First, you claim that the Patrick Henry community and neighborhood were “asked” to take on the sacrifices necessary for this project. I don’t know to whom you spoke here, but I have found nary a person who does not believe the decision had already been made by staff before the community was informed and its interests were gathered.

Why might residents have that impression? Well, as with other initiatives, once the community’s interests were identified along came the campaign to refute or diminish them.

“The impacts are only short term.” “The impacts don’t outweigh the greater good that our studies already prove.” “Those people are: (take your pick) whiners, NIMBYs, complainers.”

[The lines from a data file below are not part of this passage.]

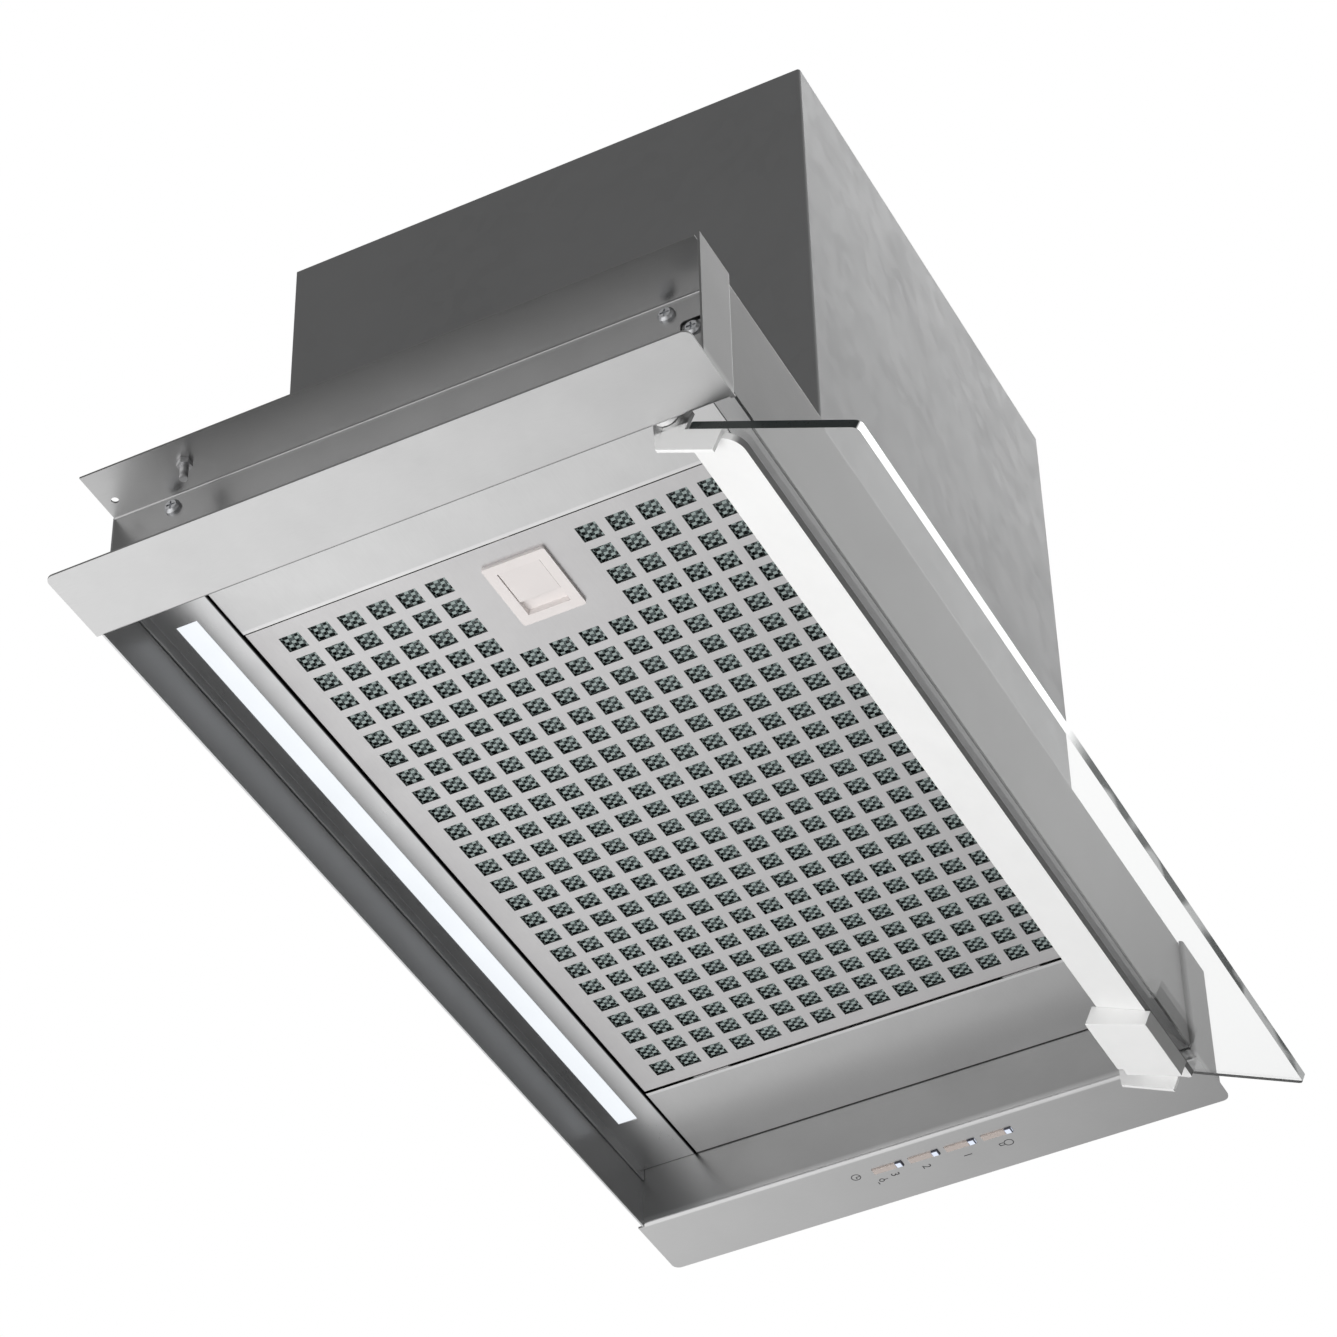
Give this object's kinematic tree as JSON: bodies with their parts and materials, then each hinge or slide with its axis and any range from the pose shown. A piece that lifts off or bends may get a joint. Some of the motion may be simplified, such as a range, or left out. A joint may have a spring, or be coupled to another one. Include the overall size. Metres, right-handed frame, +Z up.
{
  "type": "built-in range hood",
  "caption": "Built-in cooker hood with perforated grease filter, long light, tilting glass visor, push buttons in an end strip and a motor box with duct collar on top.",
  "frame": {"origin": "midway between the two end strips, front to back and side to side, on their underside", "axes": "+X to the right as a cook faces the hood, +Y to the wall behind, +Z up"},
  "size_m": [0.594, 0.3635, 0.4486],
  "materials": {
    "brushed_steel": "brushed satin",
    "galvanised_steel": "dull zinc",
    "expanded_aluminium": "raw",
    "opal_plastic": "opal",
    "clear_plastic": "clear, lit",
    "circuit_board": "solder mask",
    "white_plastic": "fine grain",
    "pale_plastic": "fine grain",
    "black_plastic": "fine grain",
    "black_rubber": "moulded",
    "spring_steel": "bright zinc",
    "motor_alloy": "cast",
    "motor_core": "lacquered",
    "clear_glass": "polished edges"
  },
  "bodies": {
    "housing": {"left_end_plate": "brushed_steel", "right_end_plate": "brushed_steel", "front_panel": "brushed_steel", "front_inner_wall": "galvanised_steel", "back_panel": "galvanised_steel", "top_plate": "galvanised_steel", "left_infill_panel": "brushed_steel", "right_infill_panel": "brushed_steel", "light_panel": "galvanised_steel", "light_diffuser": "opal_plastic", "light_board": "circuit_board", "light_cover": "galvanised_steel", "light_driver": "white_plastic", "control_housing": "black_plastic", "control_board": "circuit_board", "control_switches": "black_plastic", "indicator_windows": "clear_plastic", "motor_box_shell": "galvanised_steel", "motor_box_top": "galvanised_steel", "motor_box_back": "galvanised_steel", "duct_collar": "black_plastic", "flap_pin": "spring_steel", "scroll_left_half": "galvanised_steel", "scroll_right_half": "galvanised_steel", "motor_case": "motor_alloy", "motor_stator": "motor_core", "motor_bearings": "spring_steel", "motor_bracket": "galvanised_steel", "rubber_mounts": "black_rubber", "capacitor": "white_plastic", "connection_box": "white_plastic", "cable_gland": "black_plastic", "wall_screws": "spring_steel", "clamp_screws": "spring_steel", "box_screws": "spring_steel", "visor_pins": "spring_steel", "visor_washers": "white_plastic", "visor_nuts": "spring_steel"},
    "visor": {"visor_glass": "clear_glass", "visor_bar": "white_plastic", "visor_left_arm": "brushed_steel", "visor_right_arm": "brushed_steel", "visor_box": "white_plastic", "visor_magnet": "motor_core"},
    "filter": {"filter_face": "brushed_steel", "filter_frame": "galvanised_steel", "filter_mesh": "expanded_aluminium", "filter_grille": "galvanised_steel", "latch_bezel": "pale_plastic", "latch_spring": "spring_steel"},
    "latch": {"latch_slider": "pale_plastic"},
    "light_button": {"button_light": "pale_plastic"},
    "speed_1_button": {"button_speed_1": "pale_plastic"},
    "speed_2_button": {"button_speed_2": "pale_plastic"},
    "speed_3_button": {"button_speed_3": "pale_plastic"},
    "fan": {"fan_wheel": "black_plastic", "motor_shaft": "spring_steel", "motor_rotor": "motor_core"},
    "front_flap": {"front_flap": "black_plastic"},
    "back_flap": {"back_flap": "black_plastic"}
  },
  "joints": [
    {"name": "visor_tilt", "type": "hinge", "parent": "housing", "child": "visor", "pos_m": [0, -0.1217, 0.0078], "axis": [1, 0, 0], "range_deg": [-25, 11]},
    {"name": "filter_drop", "type": "hinge", "parent": "housing", "child": "filter", "pos_m": [0.196, -0.003, 0.0358], "axis": [0, -1, 0], "range_deg": [0, 55]},
    {"name": "latch_slide", "type": "slide", "parent": "filter", "child": "latch", "axis": [1, 0, 0], "range_m": [0, 0.006], "stiffness_N_per_m": 300, "springref_m": -0.003, "deforming": ["latch_spring"]},
    {"name": "light_button_press", "type": "slide", "parent": "housing", "child": "light_button", "axis": [0, 0, 1], "range_m": [0, 0.0008], "stiffness_N_per_m": 500, "springref_m": -0.0004},
    {"name": "speed_1_button_press", "type": "slide", "parent": "housing", "child": "speed_1_button", "axis": [0, 0, 1], "range_m": [0, 0.0008], "stiffness_N_per_m": 500, "springref_m": -0.0004},
    {"name": "speed_2_button_press", "type": "slide", "parent": "housing", "child": "speed_2_button", "axis": [0, 0, 1], "range_m": [0, 0.0008], "stiffness_N_per_m": 500, "springref_m": -0.0004},
    {"name": "speed_3_button_press", "type": "slide", "parent": "housing", "child": "speed_3_button", "axis": [0, 0, 1], "range_m": [0, 0.0008], "stiffness_N_per_m": 500, "springref_m": -0.0004},
    {"name": "fan_spin", "type": "hinge", "parent": "housing", "child": "fan", "pos_m": [0.0277, 0.012, 0.2015], "axis": [1, 0, 0], "continuous": true},
    {"name": "front_flap_swing", "type": "hinge", "parent": "housing", "child": "front_flap", "pos_m": [0.0277, -0.041, 0.382], "axis": [-1, 0, 0], "range_deg": [0, 70]},
    {"name": "back_flap_swing", "type": "hinge", "parent": "housing", "child": "back_flap", "pos_m": [0.0277, -0.041, 0.382], "axis": [1, 0, 0], "range_deg": [0, 70]}
  ]
}
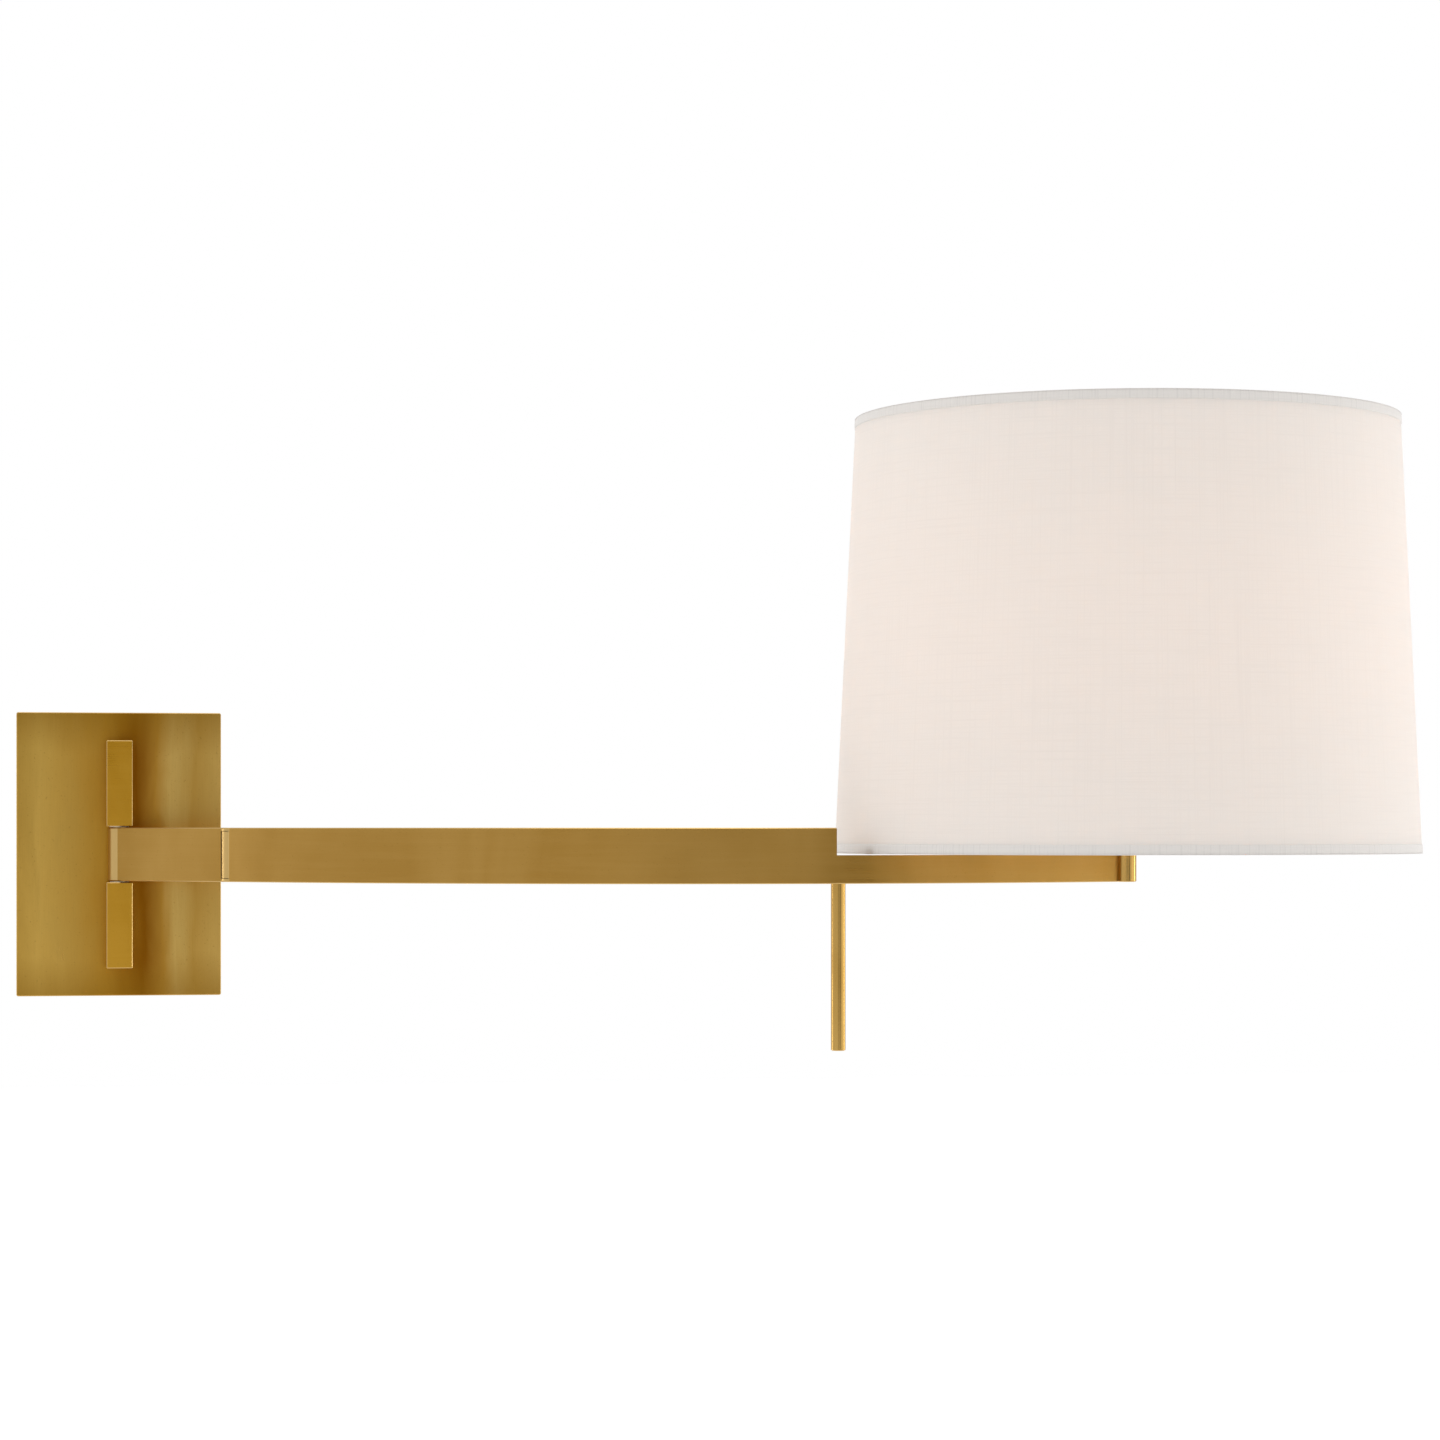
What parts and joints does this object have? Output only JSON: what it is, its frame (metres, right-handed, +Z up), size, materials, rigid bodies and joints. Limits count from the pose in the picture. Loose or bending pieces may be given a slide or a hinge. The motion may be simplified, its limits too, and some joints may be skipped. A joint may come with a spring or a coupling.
{
  "type": "swing arm wall sconce",
  "caption": "Wall sconce with a flat jointed brass arm that swings on vertical pins, a handle rod under it, and a linen drum shade over a lamp holder.",
  "frame": {"origin": "centre of the wall plate's back face, on the wall", "axes": "+X along the wall towards the shade, +Y into the wall, +Z up"},
  "size_m": [0.852, 0.3632, 0.3842],
  "materials": {
    "antique_brass": "brushed and patinated",
    "turned_brass": "satin, turned",
    "zinc_steel": "zinc plated",
    "green_screw": "green, satin",
    "nylon": "natural nylon",
    "wire_black": "black insulation",
    "wire_white": "white insulation",
    "wire_green": "green insulation",
    "connector_orange": "moulded, satin",
    "harp_wire": "satin, drawn",
    "ring_wire": "drawn wire",
    "fibre": "pressed fibre",
    "black_phenolic": "moulded, satin",
    "cap_metal": "satin",
    "frosted_glass": "frosted inside",
    "linen": "off-white woven linen",
    "linen_trim": "off-white rolled linen hem",
    "styrene": "translucent white"
  },
  "bodies": {
    "wall_body": {"mounting_strap": "zinc_steel", "ground_screw": "green_screw", "backplate": "antique_brass", "side_screws": "zinc_steel", "upper_knuckle": "antique_brass", "lower_knuckle": "antique_brass", "block_screws": "zinc_steel", "hinge_pin": "turned_brass", "hinge_washers": "nylon", "live_wire": "wire_black", "neutral_wire": "wire_white", "ground_wire": "wire_green", "wire_connectors": "connector_orange"},
    "link_body": {"inner_link": "antique_brass", "elbow_pin": "turned_brass", "elbow_caps": "antique_brass", "link_lead": "wire_black"},
    "arm_body": {"outer_arm": "antique_brass", "handle_rod": "antique_brass", "end_post": "antique_brass", "nipple": "turned_brass", "lock_nut": "turned_brass", "harp_saddle": "harp_wire", "socket_cup": "turned_brass", "socket_shell": "turned_brass", "socket_liner": "fibre", "socket_core": "black_phenolic", "centre_contact": "turned_brass", "screw_shell": "cap_metal", "arm_lead": "wire_black", "bulb_cap": "cap_metal", "bulb_globe": "frosted_glass", "harp": "harp_wire", "harp_sleeves": "harp_wire", "harp_stud": "turned_brass", "shade_liner": "styrene", "shade_linen": "linen", "bottom_trim": "linen_trim", "top_trim": "linen_trim", "bottom_ring": "ring_wire", "top_ring": "ring_wire", "spider": "ring_wire", "finial": "turned_brass"},
    "switch_body": {"switch_shaft": "turned_brass", "switch_knob": "black_phenolic"}
  },
  "joints": [
    {"name": "wall_swing", "type": "hinge", "parent": "wall_body", "child": "link_body", "pos_m": [0, -0.0356, 0], "axis": [0, 0, 1], "range_deg": [-105, 0]},
    {"name": "elbow_swing", "type": "hinge", "parent": "link_body", "child": "arm_body", "pos_m": [0.06719, -0.09442, 0], "axis": [0, 0, 1], "range_deg": [-50, 0]},
    {"name": "switch_turn", "type": "hinge", "parent": "arm_body", "child": "switch_body", "pos_m": [0.60881, -0.20347, 0.0452], "axis": [0, -1, 0], "continuous": true}
  ]
}
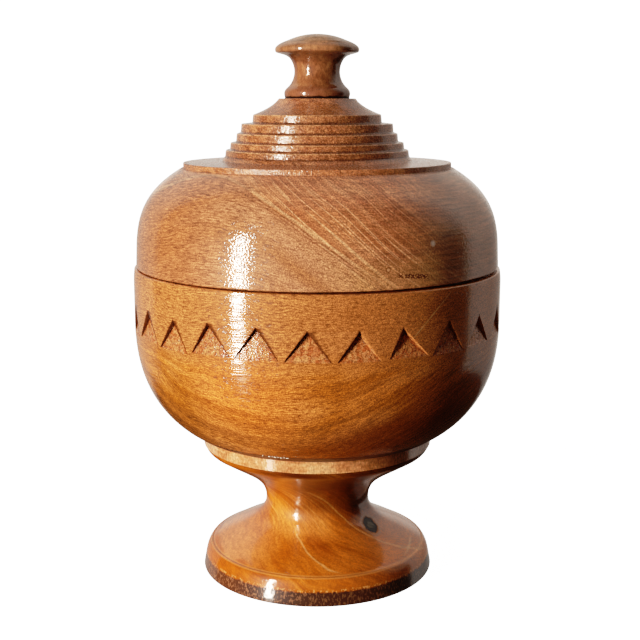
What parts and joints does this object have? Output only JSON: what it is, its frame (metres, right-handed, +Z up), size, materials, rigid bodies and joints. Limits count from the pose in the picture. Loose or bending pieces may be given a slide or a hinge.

In the end the decision is made with vague promises to consider options for mitigating the community’s concerns. It’s as if citizens, taxpayers by another name, are regarded more as impediments to rather than stakeholders in city government’s plans.

The Times adds a new wrinkle by comparing the impacts on the Patrick Henry neighborhood against the impacts being imposed on Old Town and Del Ray residents by changes there – and finding them wanting. Ah, the old “starving kids in China” ploy to get us to swallow what is good for us. Is that the Times’ proposal, that the impacts of city initiatives on any neighborhoods within Alexandria be weighed against the impacts on Old Town and Del Ray before they deserveconsideration?

But the Times in this comparison does show a typical Alexandria government approach to change by pitting the interests of one stakeholder group against the other. In the case of the stadium lights at T.C.Williams High School it was the interests of students v. the interests of the Woods neighborhood.

Is Alexandria so bereft of resources and creativity that we cannot honor all major stakeholder interests and seek mutually agreeable solutions serving all to the greatest degree possible? Is it always either/or and never both/and?

The Times editorial dismisses perceptions among some that wealth bias was at play in ACPS’ pursuit of the swing space option. I don’t know. But the optics of asking a school mostly of students of color from lower income neighborhoods, including many immigrant families, to absorb a four-year sacrifice to serve the “greater good” of a wealthy city, especially in 2019 America, should evoke some sensitivity. I have seen none. If there were, the school board’s decision would have included greater defined mitigation plans for Patrick Henry rather than promises to think afterward about ways to help offset their sacrifice.

Yes, Alexandria Times, you admit the decision stinks for Patrick Henry. But the process made it even worse than it needed to be. Judging by the reader comments I regularly read in our two city newspapers, that’s regrettably nothing new in Alexandria. Parts of our city government need to understand that they serve us, not rule us.